I first saw this book at the library in Omaha, Nebraska. I filed it away for future reference, as I was overwhelmed with other books at the time. Recently, while looking through some notes of mine, I found the names of a couple of books, and this was among them. My hope was that it would be a captivating blend of anecdote and science, like Bill Bryson’s A Short History of Nearly Everything—which I currently use as a standard against which to compare all other “science for the masses” books.
Boy, was I disappointed. This isn’t to say that Bodanis is a bad writer, or that his book was poorly researched, or anything of that nature. But the actual science in this book was so sparse that it fell short of, say, an episode of Bill Nye the Science Guy.
Perhaps I missed the point. The book claims to be a history of electricity, and I suppose it is, in the sense that it’s comprised almost entirely of short biographies of important people in the development of electronics (Henry, Hertz, Marconi, Watt, Thomson, &c). Still, its treatment of how electricity actually works is limited to vague phrases like “force fields.” Sometimes, Bodanis got so involved in telling a peripheral story (like the bombing of Hamburg, which was possible because of technical issues with German radar) that he completely forgot what he was talking about in the first place, and then have to work in another seemingly random reference to the topic (“the invisible beams made the loose electrons in the bombers’ wings shake and shimmy”). And therein lies my frustration: I had hoped for decent science, and I got “electricity as it might be explained to a child.”
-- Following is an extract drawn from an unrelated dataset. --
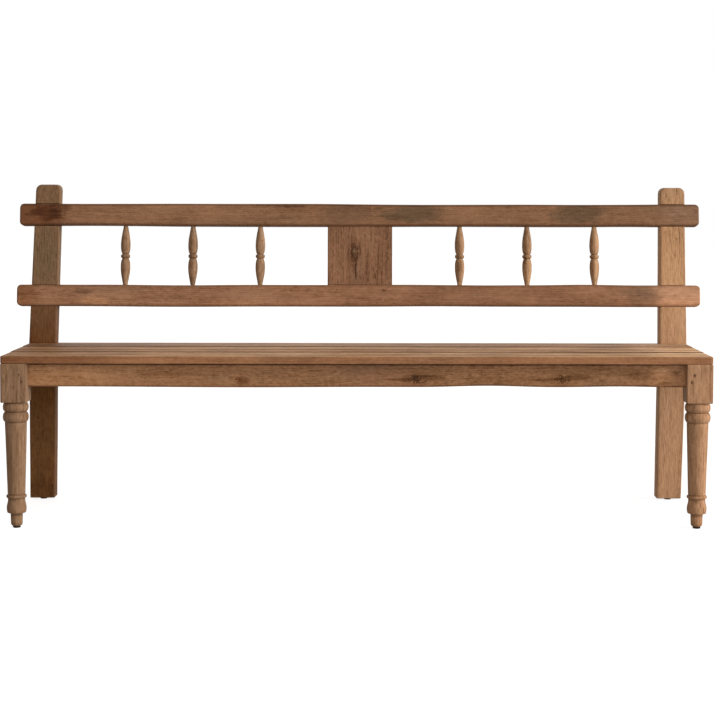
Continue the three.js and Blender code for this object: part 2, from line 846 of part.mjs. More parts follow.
battenXs.forEach((x, index) => {
  const batten = box(
    [x - battenWidth / 2, x + battenWidth / 2],
    [apronBackY - battenHousing + fitGap, rearApronFrontY + battenHousing - fitGap],
    [battenBottom, frameTop],
  );
  const cut = boardScrewYs.map((y) => screw(boardScrewLength, fitGap).translate(x, y, battenBottom));
  place(bench, `seat_batten_${battenNames[index]}`, worked(batten, { cut }), hiddenWood);
  boardScrewYs.forEach((y, i) => {
    const name = `${seatBoards[i + 1].name}_screw_${battenNames[index]}`;
    place(bench, name, screw(boardScrewLength), steel, [x, y, battenBottom]);
  });
  place(bench, `front_board_dowel_${battenNames[index]}`, dowel(), hiddenWood, dowelSpots[index]);
});

export default bench;
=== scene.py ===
# The deacons bench in reclaimed hardwood: worn timbers, turned legs and spindles, and their wood, built
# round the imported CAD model. Metres. X runs along the bench, Y to its back and Z up, as in the CAD.

from math import copysign, cos, pi, radians, sin, sqrt, tan, tau

import bmesh
import bpy
from mathutils import Matrix, Vector, kdtree, noise


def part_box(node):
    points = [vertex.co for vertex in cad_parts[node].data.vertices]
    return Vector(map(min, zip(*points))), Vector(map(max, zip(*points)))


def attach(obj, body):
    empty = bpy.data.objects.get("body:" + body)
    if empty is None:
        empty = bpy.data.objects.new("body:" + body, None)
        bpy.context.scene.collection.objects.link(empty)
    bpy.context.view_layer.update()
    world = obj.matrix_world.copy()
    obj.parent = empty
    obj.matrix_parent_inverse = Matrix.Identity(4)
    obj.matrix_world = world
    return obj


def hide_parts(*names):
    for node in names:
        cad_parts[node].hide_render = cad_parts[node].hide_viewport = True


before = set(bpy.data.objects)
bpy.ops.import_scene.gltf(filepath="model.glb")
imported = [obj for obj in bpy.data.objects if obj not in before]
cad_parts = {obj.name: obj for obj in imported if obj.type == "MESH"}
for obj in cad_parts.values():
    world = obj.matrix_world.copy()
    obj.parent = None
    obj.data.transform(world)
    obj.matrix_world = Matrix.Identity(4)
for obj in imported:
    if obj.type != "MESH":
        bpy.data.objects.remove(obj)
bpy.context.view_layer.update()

MM = 0.001
BODY = "root"


def mm(*lengths):
    """Lengths in millimetres, turned into metres."""
    return tuple(length * MM for length in lengths)


# Places and sizes that the CAD sets
SEAT_MIDDLE = -1.75 * MM
SEAT_END = 0.917  # from the seat's middle
PANEL_MIDDLE = 3.75 * MM
KNEE_Y = 0.13775
KNEE_Z = 0.45
RAKE = radians(8)
POST_DEPTH = 48.5 * MM
POST_WIDTHS = mm(70, 75.5, 68.5)  # at the foot, the knee and the top
POST_FOOT_Z = 5 * MM
POST_TOP_Z = 0.892
POST_CORNER = 16 * MM
RIGHT_POST_DROP = 7 * MM
LEFT_POST_LEAN = radians(1.6)
FOOT_SLOPE = 63 / 445
RAIL_FRONT = -2 * MM
RAIL_BACK = 28 * MM
LAP_DEPTH = 20 * MM
FIT = 0.3 * MM
LOWER_RAIL = mm(104.5, 165)
UPPER_RAIL = mm(330, 393)
RAIL_MIDDLE_Y = (RAIL_FRONT + RAIL_BACK) / 2
PANEL_HALF = 90.5 * MM
PANEL_THICKNESS = 20 * MM
SPINDLE_XS = {1: 279.5 * MM, 2: 468.5 * MM, 3: 657.5 * MM}
BLOCK_SIDE = 67.5 * MM
BLOCK_BOTTOM = 328.5 * MM
FRAME_TOP = 0.43
LEG_X = 0.88325
LEG_Y = -215.5 * MM
NAIL_RADIUS = 1.7 * MM
SCREW_RADIUS = 2 * MM
SCREW_HEAD = mm(4, 3)  # its radius and height
SCREW_LENGTH = 40 * MM
LEG_NAIL_LENGTH = 44 * MM
PANEL_NAIL_LENGTH = 24 * MM
SIDES = {"left": -1, "right": 1}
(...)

Maybe it’s your thing. The anecdotes were interesting enough, I suppose, so if you don’t want any specifics as to the electrical phenomenon itself, you may just get a kick out of this book. It’s a laughably easy read: less than 300 pages of big type in a hardcover book the size of a mass market paperback. I finished it in a few hours, though I must admit that I was barely paying attention by the end. Meh.